## What the exercise asks
Copy verbatim the block of lines in the entries below whose first line contains "const iguana = new THREE.Group();" and whose last line contains "before = set(bpy.data.objects)". Leave out all other lines.

## Dataset entries
++++++++++++++++++++
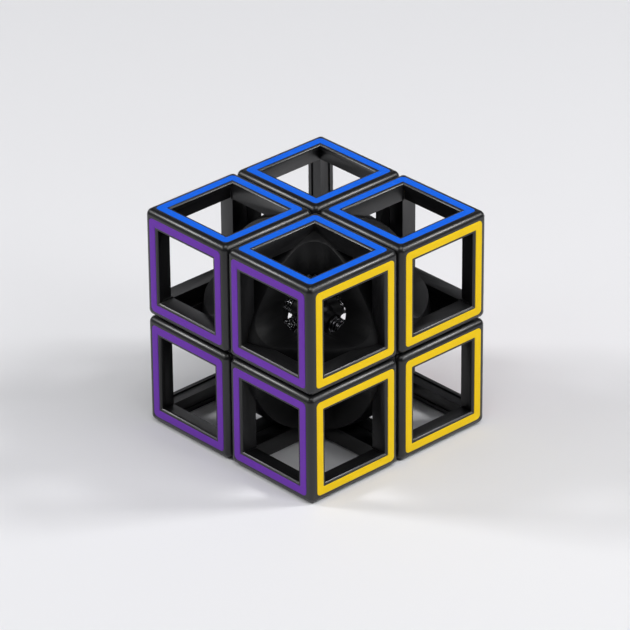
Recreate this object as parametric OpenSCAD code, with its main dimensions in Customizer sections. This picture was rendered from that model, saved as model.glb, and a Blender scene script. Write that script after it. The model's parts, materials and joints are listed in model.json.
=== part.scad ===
// Open-frame twisty cube: eight corner cages held to a spring-loaded six-armed core.
// Row frame: origin at the centre of the cube, +X right, -Y front, +Z up. Millimetres.

/* [Cube] */
// Side of the whole cube, measured across its stickers
side = 57; // [50:0.5:65]
// Gap between neighbouring corner pieces
piece_gap = 0.4; // [0.3:0.05:0.8]
// Radius on the outside edges of a corner cage
edge_radius = 1.7; // [0.4:0.1:1.7]

/* [Corner cage] */
// Width of the bar between a cage's outer face and its window
bar_width = 4.6; // [3:0.1:6]
// Depth of the thin panel that carries a sticker
panel_depth = 1.3; // [0.8:0.1:2]
// How far the bars behind the panel are set back from its window
bar_setback = 0.35; // [0.1:0.05:0.8]
// Chamfer on the window's outer edge
window_chamfer = 0.3; // [0.1:0.05:0.6]

/* [Stickers] */
// Half width of a sticker's outer outline
sticker_half = 12.35; // [11:0.05:12.4]
// Width of a sticker's coloured band
sticker_band = 2; // [1.5:0.1:3]
// Thickness of a sticker
sticker_thick = 0.35; // [0.2:0.05:0.6]
// How far a sticker stands above the black face
sticker_proud = 0.1; // [0.05:0.05:0.3]
// Radius on a sticker's outer corners
sticker_radius = 1.1; // [0.3:0.1:2]

/* [Ball shell] */
// Outer radius of the ball shell
shell_outer = 27; // [25.5:0.1:27]
// Distance from a cut plane to the flat side of an opening
opening_side = 5.3; // [4.6:0.1:6]
// Radius in the three corners of an opening
opening_radius = 6; // [2:0.5:8]
// Radius of the hollow inside the shell
hollow_radius = 19.4; // [17:0.1:21]
// Thickness of the lip that the caps hook over
lip_thick = 1.4; // [1:0.1:2]
// Outer radius of the channel that the caps run in
channel_outer = 24.6; // [23:0.1:25.2]
// Half width of the channel
channel_half = 4.2; // [3.6:0.1:4.6]
// Half width of the slot that the cap necks run in
slot_half = 1.9; // [1.7:0.1:2.4]

/* [Core, caps and springs] */
// Radius of the ball at the middle of the core
core_ball = 4.2; // [3.4:0.1:5]
// Radius of a core arm
arm_radius = 2.6; // [2.3:0.1:3]
// Reach of a core arm from the centre
arm_reach = 6; // [5:0.1:7]
// Radius of a cap's round head
cap_radius = 4; // [3.4:0.1:4.1]
// Radius of a cap's neck
neck_radius = 1.6; // [1.4:0.05:1.7]
// Distance from the centre to the inner end of a cap's neck
neck_start = 17.6; // [17:0.1:18]
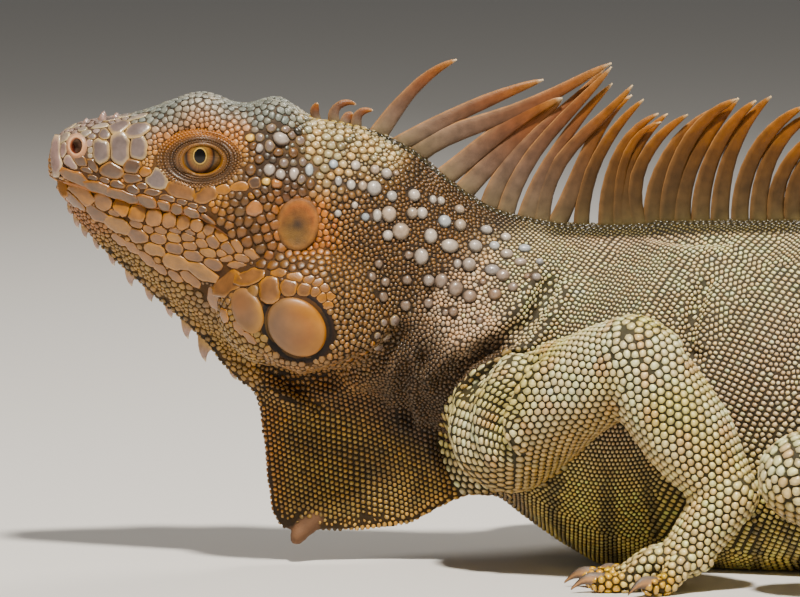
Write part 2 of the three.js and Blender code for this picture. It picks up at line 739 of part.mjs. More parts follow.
function claw(tip, along) {
  const start = tip.clone().addScaledVector(along, GAP);
  const across = v3(0, 0, 1).cross(along);
  const rings = [0, 0.45, 1].map((t) => {
    const radius = mix(CLAW.root, CLAW.tip, t ** 1.2);
    const arched = start.z + CLAW.rise + CLAW.arch * Math.sin(Math.PI * t) - CLAW.drop * t * t;
    const level = Math.max(radius + CLAW.clear, arched);
    const centre = start.clone().addScaledVector(along, CLAW.length * t).setZ(level);
    return Array.from({ length: 5 }, (_, i) => {
      const angle = (Math.PI * (2 * i + 0.5)) / 5;
      return centre
        .clone()
        .addScaledVector(across, radius * CLAW.flat * Math.cos(angle))
        .addScaledVector(v3(0, 0, 1), radius * Math.sin(angle));
    });
  });
  return solid(loft(rings));
}

// A foot from its joint to its claws: the ball lies low and the digits spread from it.
function footAlong(joint, ball, radii, { digits, side, widen, ahead }) {
  const forwards = v3(Math.cos(ahead), Math.sin(ahead), 0);
  const inwards = v3(-Math.sin(ahead), Math.cos(ahead), 0).multiplyScalar(side);
  const palm = { around: PALM.around, steps: 1, sideways: widen, caps: [PALM.cap] };
  let made = limb([joint, joint.clone().lerp(ball, PALM.middle), ball], radii, palm);
  const claws = digits.map(({ turn, length, back }) => {
    const heading = ahead + side * radians(turn);
    const root = ball.clone().addScaledVector(inwards, turn * DIGIT.spread).addScaledVector(forwards, -back);
    root.setZ(Math.max(DIGIT.root * 0.95, ball.z - 1));
    const { made: bone, tip, along } = digit(root, heading, length);
    made = made.add(bone);
    return claw(tip, along);
  });
  return { made, claws };
}

// A leg in three pieces with its claws. The chain holds the root, the middle of the upper length, the hinge,
// the middle of the lower length, the ankle and the ball; the radii belong to the same points.
function legNodes([upperName, lowerName, footName], chain, radii, clearOf, foot) {
  const [root, middle, hinge, lower, ankle, ball] = chain;
  const upper = limb([root, middle, hinge], radii.slice(0, 3));
  const shank = limb([hinge, lower, ankle], radii.slice(2, 5));
  const hingePlane = jointPlane(middle, hinge, ankle);
  const anklePlane = jointPlane(hinge, ankle, ball);
  const [ankleRadius, ballRadius] = radii.slice(4);
  const footRadii = [ankleRadius, mix(ankleRadius, ballRadius, 0.5), ballRadius];
  const { made, claws } = footAlong(ankle, ball, footRadii, foot);
  const finish = (part) => largest(aboveFloor(clearOf.reduce((left, other) => left.subtract(other), part)));
  const below = keepSide(shank, hinge, hingePlane.clone().negate());
  const nodes = {
    [upperName]: finish(keepSide(upper, hinge, hingePlane)),
    [lowerName]: finish(keepSide(below, ankle, anklePlane)),
    [footName]: finish(keepSide(made, ankle, anklePlane.clone().negate())),
  };
  claws.forEach((horn, i) => {
    nodes[`${footName}_claw_${i + 1}`] = horn;
  });
  return nodes;
}

function foreleg(name, side, clearOf) {
  const at = (point) => v3(...onSide(point, side));
  const { shoulder, arm, elbow, wrist, knuckles, radii } = FORELEG;
  const chain = [at(shoulder), at(arm), at(elbow), at(elbow).lerp(at(wrist), 0.5), at(wrist), at(knuckles)];
  const sizes = [radii.shoulder, radii.arm, radii.elbow, radii.forearm, radii.wrist, radii.knuckles];
  const names = [`upper_arm_${name}`, `forearm_${name}`, `hand_${name}`];
  return legNodes(names, chain, sizes, clearOf, { digits: FINGERS, side, widen: PALM.hand, ahead: Math.PI });
}

function hindleg(name, side, clearOf) {
  const { station, hip, thigh, knee, ankle, sole, radii } = HINDLEG;
  const middle = bodyPoint(station, 0, 0);
  const turn = radians(turnAt(station)[0]);
  const forwards = v3(-Math.cos(turn), -Math.sin(turn), 0);
  const outwards = v3(-Math.sin(turn), Math.cos(turn), 0).multiplyScalar(side);
  const at = ([ahead, out, up]) =>
    middle.clone().addScaledVector(forwards, ahead).addScaledVector(outwards, out).setZ(up);
  const chain = [at(hip), at(thigh), at(knee), at(knee).lerp(at(ankle), 0.45), at(ankle), at(sole)];
  const sizes = [radii.hip, radii.thigh, radii.knee, radii.shank, radii.ankle, radii.sole];
  const names = [`thigh_${name}`, `shank_${name}`, `foot_${name}`];
  const ahead = Math.atan2(chain[5].y - chain[4].y, chain[5].x - chain[4].x);
  return legNodes(names, chain, sizes, clearOf, { digits: TOES, side, widen: PALM.foot, ahead });
}

// ---------------------------------------------------------------- assembly
const COLOURS = {
  skin: new THREE.MeshStandardMaterial({ color: 0x9a8a5c, roughness: 0.65, metalness: 0 }),
  leg: new THREE.MeshStandardMaterial({ color: 0xb3a45e, roughness: 0.55, metalness: 0 }),
  crest: new THREE.MeshStandardMaterial({ color: 0xb06a3c, roughness: 0.6, metalness: 0 }),
  eye: new THREE.MeshStandardMaterial({ color: 0x7a4a16, roughness: 0.1, metalness: 0 }),
  plate: new THREE.MeshStandardMaterial({ color: 0xc08a5c, roughness: 0.4, metalness: 0 }),
  claw: new THREE.MeshStandardMaterial({ color: 0x5a4a3c, roughness: 0.35, metalness: 0 }),
};

// The neck and torso, parted by the leaning plane, and the tail, each with its part of the crest.
function bodyNodes(headGrown) {
  const lengths = {};
  for (const [name, size] of Object.entries(LENGTHS)) {
    if (name !== "head") lengths[name] = bodyLength(size);
  }
  lengths.neck = lengths.neck.subtract(headGrown);
  for (const side of Object.values(SIDES)) {
    neckTubercles(side, LENGTHS.neck.from, LENGTHS.neck.to).forEach((bump) => {
      lengths.neck = lengths.neck.add(bump.subtract(headGrown));
    });
  }
  const cutAt = bodyPoint(NECK_CUT.station, 0, NECK_CUT.height);
  const backOfCut = v3(Math.cos(radians(NECK_CUT.lean)), 0, -Math.sin(radians(NECK_CUT.lean)));
  lengths.neck = keepSide(lengths.neck, cutAt, backOfCut.clone().negate());
  lengths.torso = keepSide(lengths.torso, cutAt, backOfCut);
  for (const name of Object.keys(lengths)) {
    const from = name === "torso" ? CREST_CUT : LENGTHS[name].from;
    const to = name === "neck" ? CREST_CUT : LENGTHS[name].to;
    lengths[name] = largest(joined([lengths[name], ...crestSpines(from, to)]));
  }
  return lengths;
}

function allNodes() {
  const headGrown = wholeHead(GAP);
  const nodes = { ...headParts(), ...bodyNodes(headGrown) };
  const [neck, torso, tail] = ["neck", "torso", "tail_1"].map((name) => bodyLength(LENGTHS[name], GAP, GAP));
  nodes.dewlap = dewlap([headGrown, neck, torso]);
  for (const [name, side] of Object.entries(SIDES)) {
    nodes[`eye_${name}`] = eye(side);
    nodes[`ear_${name}`] = eardrum(side);
    nodes[`cheek_plate_${name}`] = cheekPlate(side, headGrown);
    Object.assign(nodes, foreleg(name, side, [torso, neck, tail]));
    Object.assign(nodes, hindleg(name, side, [torso, neck, tail]));
  }
  return nodes;
}

function materialOf(name) {
  if (name.includes("claw")) return COLOURS.claw;
  if (name.startsWith("eye")) return COLOURS.eye;
  if (name.startsWith("cheek_plate") || name.startsWith("ear")) return COLOURS.plate;
  if (/^(upper_arm|forearm|hand|thigh|shank|foot)/.test(name)) return COLOURS.leg;
  return COLOURS.skin;
}

const iguana = new THREE.Group();
for (const [name, made] of Object.entries(allNodes())) {
  const mesh = new THREE.Mesh(geometryOf(made), materialOf(name));
  mesh.name = name;
  iguana.add(mesh);
}

// The origin is under the middle of the whole animal, at the level of the floor.
const extent = new THREE.Box3().setFromObject(iguana);
const middle = extent.getCenter(v3(0, 0, 0));
iguana.position.set(-middle.x, -middle.y, -extent.min.z);

export default iguana;
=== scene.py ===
"""Looks of a life-size green iguana at rest: skin, scales, crest, eyes, horn and light.

Places are in millimetres in the animal's own frame: head towards -X, left side towards -Y, floor at z = 0.
Stations are measured along the back. At the end of each piece its places become metres in the row's frame.
"""

import math

import bmesh
import bpy
import numpy as np
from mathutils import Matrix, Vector
from mathutils.bvhtree import BVHTree
from mathutils.kdtree import KDTree


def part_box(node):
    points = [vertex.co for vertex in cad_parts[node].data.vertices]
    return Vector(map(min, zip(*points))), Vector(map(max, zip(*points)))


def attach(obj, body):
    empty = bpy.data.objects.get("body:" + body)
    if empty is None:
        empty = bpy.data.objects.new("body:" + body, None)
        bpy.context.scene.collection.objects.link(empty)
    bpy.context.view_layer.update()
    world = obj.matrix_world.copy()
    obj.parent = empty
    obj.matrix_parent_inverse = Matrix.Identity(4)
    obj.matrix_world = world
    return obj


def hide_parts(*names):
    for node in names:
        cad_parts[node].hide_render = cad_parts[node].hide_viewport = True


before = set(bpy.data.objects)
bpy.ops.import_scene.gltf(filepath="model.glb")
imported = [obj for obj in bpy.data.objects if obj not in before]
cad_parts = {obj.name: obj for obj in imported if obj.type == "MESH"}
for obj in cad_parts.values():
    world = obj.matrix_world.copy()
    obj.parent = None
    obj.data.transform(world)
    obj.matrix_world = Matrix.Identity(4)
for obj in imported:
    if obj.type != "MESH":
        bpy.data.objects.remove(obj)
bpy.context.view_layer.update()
bpy.ops.object.select_all(action="DESELECT")

MM = 0.001
MIRROR = np.array([1, -1, 1])  # from one side of the animal to the other
ACROSS, UPWARDS = np.array([0, 1.0, 0]), np.array([0, 0, 1.0])
FLOOR_LEVEL = 0.05  # no scale reaches lower than this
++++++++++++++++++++
## Completed exercise
const iguana = new THREE.Group();
for (const [name, made] of Object.entries(allNodes())) {
  const mesh = new THREE.Mesh(geometryOf(made), materialOf(name));
  mesh.name = name;
  iguana.add(mesh);
}

// The origin is under the middle of the whole animal, at the level of the floor.
const extent = new THREE.Box3().setFromObject(iguana);
const middle = extent.getCenter(v3(0, 0, 0));
iguana.position.set(-middle.x, -middle.y, -extent.min.z);

export default iguana;
=== scene.py ===
"""Looks of a life-size green iguana at rest: skin, scales, crest, eyes, horn and light.

Places are in millimetres in the animal's own frame: head towards -X, left side towards -Y, floor at z = 0.
Stations are measured along the back. At the end of each piece its places become metres in the row's frame.
"""

import math

import bmesh
import bpy
import numpy as np
from mathutils import Matrix, Vector
from mathutils.bvhtree import BVHTree
from mathutils.kdtree import KDTree


def part_box(node):
    points = [vertex.co for vertex in cad_parts[node].data.vertices]
    return Vector(map(min, zip(*points))), Vector(map(max, zip(*points)))


def attach(obj, body):
    empty = bpy.data.objects.get("body:" + body)
    if empty is None:
        empty = bpy.data.objects.new("body:" + body, None)
        bpy.context.scene.collection.objects.link(empty)
    bpy.context.view_layer.update()
    world = obj.matrix_world.copy()
    obj.parent = empty
    obj.matrix_parent_inverse = Matrix.Identity(4)
    obj.matrix_world = world
    return obj


def hide_parts(*names):
    for node in names:
        cad_parts[node].hide_render = cad_parts[node].hide_viewport = True


before = set(bpy.data.objects)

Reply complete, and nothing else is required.